You want it to be a place where people can get a certain amount of instant gratification if they’re looking for something. For that, the structure’s going to be fairly obvious so they can find it, the name’s going to be fairly obvious and hopefully the schema of that data set is pretty well-documented so they can get what they’re looking for.

The more that happens, the more they’ll come back and look for the next thing. The more adoption is driven, the greater return on investment that comes from that data lake.

How to Prevent your Data Lake Architecture From Becoming a Data Swamp

Let’s think about this balance between making things structured, but also making them open and inclusive. What it really comes down to is how well are the data sets organized, taxonomized and how do we really know what’s inside of them?

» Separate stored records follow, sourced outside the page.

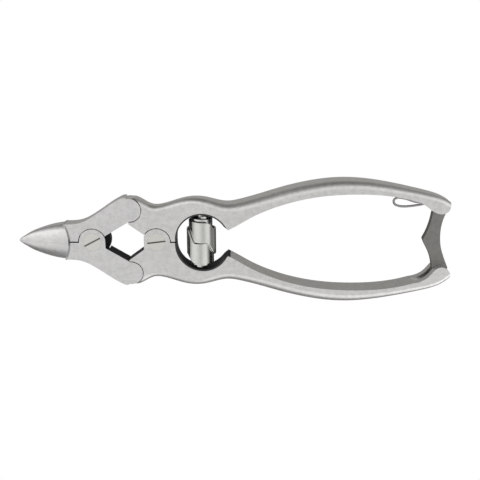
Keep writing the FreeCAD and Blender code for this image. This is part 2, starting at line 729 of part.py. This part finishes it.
# ---------------------------------------------------------------- locking catch
def make_catch_bar(name):
    """Flat catch: round hub, waisted bar with a thumb nub, and a hook that holds the striker."""
    body = new_body(name)
    inside = spots("catch_inside")
    outside = spots("catch_outside")
    hook = spots("catch_hook")
    pin_x, pin_y = spot("catch_pin")
    clear = "(Sizes.striker_radius + Sizes.catch_notch_gap)"
    notch_top = f"Sizes.striker_y + {clear}"
    notch_floor = f"Sizes.striker_x - {clear}"
    low = f"Sizes.striker_y - {clear}"
    sketch = new_sketch(body, "outline")
    draw_outline(sketch, (f"{pin_x} - Sizes.catch_neck", pin_y),
                 [inside[0]],
                 inside[1:4],
                 inside[4:],
                 [hook[0]],
                 [hook[1]],
                 [hook[2]],
                 [(notch_floor, low)],
                 [(notch_floor, notch_top)],
                 [outside[0]],
                 outside[1:],
                 [(f"{pin_x} + Sizes.catch_neck", pin_y)],
                 [(f"{pin_x} - Sizes.catch_neck", pin_y)])
    extrude(body, "Pad", sketch, "Sizes.catch_thickness", symmetric=True)
    sketch = new_sketch(body, "hub")
    draw_circle(sketch, (pin_x, pin_y), "Sizes.catch_hub_radius")
    extrude(body, "Pad", sketch, "Sizes.catch_thickness", symmetric=True)
    drill(body, "hole", (pin_x, pin_y), "Sizes.catch_pin_radius + Sizes.running_gap")
    return body


def make_catch_spring(name):
    """Hairpin of round wire: an upturned end in the grip, a loop, and a leg on the catch's hub."""
    points = [FreeCAD.Vector(size(x), size(y), 0) for x, y in spots("wire")]
    curve = Part.BSplineCurve()
    curve.interpolate(Points=points)
    path = Part.Wire([curve.toShape()])
    direction = curve.tangent(curve.FirstParameter)[0]
    profile = Part.Wire([Part.makeCircle(size("Sizes.wire_radius"), points[0], direction)])
    spring = doc.addObject("Part::Feature", name)
    spring.Shape = path.makePipeShell([profile], True, False)
    spring.Label = name
    return spring


def check_objects():
    """Stop if any object of the document failed to build."""
    for item in doc.Objects:
        if "Invalid" in item.State or "Error" in item.State:
            raise RuntimeError(f"{item.Name} is {item.State}")


def main():
    catch_pin = spot("catch_pin")
    striker = spot("striker")
    upper_knuckle, lower_knuckle = spot("knuckle", 1), spot("knuckle", -1)
    pieces = [
        make_jaw("upper_jaw", 1, lap_in_front=False),
        make_jaw("lower_jaw", -1, lap_in_front=True),
        make_handle("upper_handle", 1, False, (catch_pin, "Sizes.catch_pin_radius"),
                    "Sizes.slot_floor_y", "upper_lobe"),
        make_handle("lower_handle", -1, True, (striker, "Sizes.striker_radius"),
                    "Sizes.striker_floor_y", "lower_lobe"),
        make_pivot_screw("front_pivot_screw", FRONT_PIVOT, "Sizes.front_slot_angle"),
        make_pivot_screw("rear_pivot_screw", REAR_PIVOT, "Sizes.rear_slot_angle"),
        make_round_pin("upper_link_pin", upper_knuckle, "Sizes.link_pin_radius",
                       "Sizes.plate_thickness"),
        make_round_pin("lower_link_pin", lower_knuckle, "Sizes.link_pin_radius",
                       "Sizes.plate_thickness"),
        make_stud("upper_spring_stud", 1),
        make_stud("lower_spring_stud", -1),
        make_spring("barrel_spring"),
        make_catch_bar("catch_bar"),
        make_round_pin("catch_pin", catch_pin, "Sizes.catch_pin_radius", "Sizes.grip_thickness"),
        make_round_pin("striker_pin", striker, "Sizes.striker_radius", "Sizes.grip_thickness"),
        make_catch_spring("catch_spring"),
    ]
    doc.recompute()
    for piece in pieces:
        piece.setExpression("Placement.Base.x", "-Sizes.middle_x")
        piece.setExpression("Placement.Base.z", "Sizes.middle_z")
    doc.recompute()
    check_objects()
    os.makedirs("parts", exist_ok=True)
    for piece in pieces:
        shape = piece.Shape
        if shape.isNull() or not shape.isValid() or len(shape.Solids) != 1:
            raise RuntimeError(f"{piece.Label} has no single valid solid")
        shape.exportStep(f"parts/{piece.Label}.step")
        box = shape.optimalBoundingBox(False)
        print(f"{piece.Label:20s} {shape.Volume:9.2f} mm3  "
              f"X {box.XMin:8.3f} {box.XMax:8.3f}  Y {box.YMin:8.3f} {box.YMax:8.3f}  "
              f"Z {box.ZMin:7.3f} {box.ZMax:7.3f}")


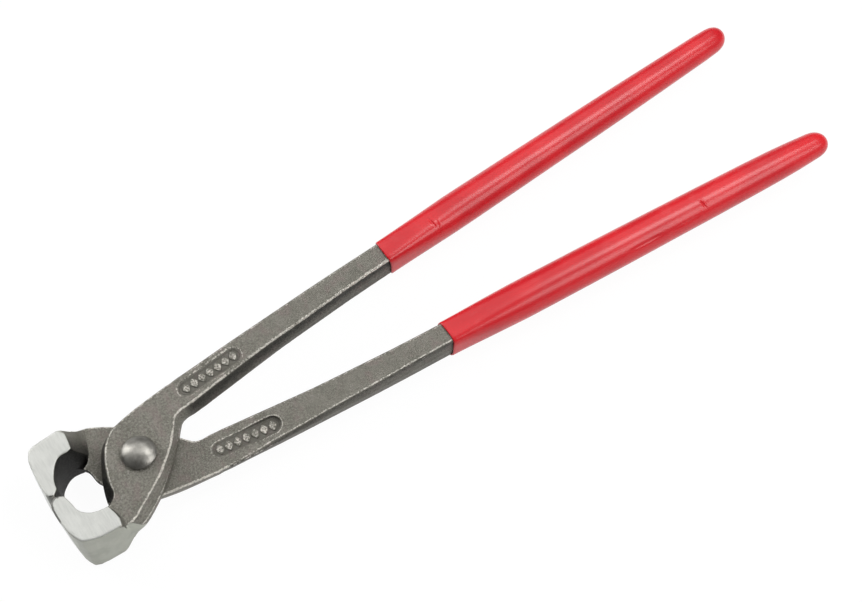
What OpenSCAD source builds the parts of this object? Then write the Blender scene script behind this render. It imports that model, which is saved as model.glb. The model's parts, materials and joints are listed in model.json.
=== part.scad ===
// End-cutting rebar pincers: two identical forged halves, crossed and riveted,
// each with a dipped sleeve on its arm.
// Frame: origin midway along the closed cutting edges, +X towards the handles,
// +Z along the rivet, so that the pincers lie flat. Millimetres.

/* [Jaws] */
// Distance from the cutting edges to the rivet axis
jaw_reach = 33; // [32:0.5:38]
// Length of each cutting edge, along the rivet axis
jaw_w = 23; // [19:1:30]
// Width over both jaws, across the tool
jaw_span = 43.6; // [42.5:0.1:47]
// Gap between the closed cutting edges
bite_gap = 0.3; // [0.2:0.05:0.6]
// Depth of the jaws' front bulge ahead of the cutting edges
nose_depth = 2.9; // [2:0.1:3.5]
// Radius of the ground front face
nose_r = 60; // [45:5:90]
// Depth of the outer bevel at the cutting edge
bevel_out = 1.4; // [0.8:0.1:1.5]
// Depth of the inner bevel at the cutting edge
bevel_in = 3.2; // [2.6:0.2:3.8]
// Radius of the hollow behind each cutting edge
hollow_r = 9.5; // [9:0.1:9.8]
// Distance of the hollow's centre from the cutting edges
hollow_back = 12.4; // [12:0.1:12.8]
// Distance of the hollow's centre from the tool's middle plane
hollow_side = 4; // [3.4:0.2:4.6]
// Length of the slope from a jaw's side face down to the other half's plate
slope_run = 7; // [5:0.5:8]

/* [Joint] */
// Thickness of each lapped plate
plate_t = 6; // [5:0.25:7.5]
// Running clearance between the two plates
lap_gap = 0.1; // [0.05:0.05:0.3]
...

I hate to oversimplify, but just think about the principles involved in managing files on your own computer. If you have an organized system of folders, a good hierarchy of folders, you’re using good readable names for your folder structure and for your files, and you’re being consistent about it, that’s going to enable you to get through your files. You’ll be able to find the file you want much more easily than if you’re just throwing everything willy-nilly into one big folder and naming things in an inconsistent manner and not always so descriptively.

Again, at the risk of oversimplifying, that’s the kind of thing we have to be wary of in a data lake. You want to catalog your data. You want to curate your data. You want to have a good sense of what’s where. Another cliché that might be instructive here is a place for everything and everything in its place.

The limitations with data lakes are that it’s up to the customer and the user to impose that discipline on themselves. We’re seeing the emergence of tools that can help make shorter work of that discipline. The motivation for it really needs to come from the customer. That’s a tricky thing.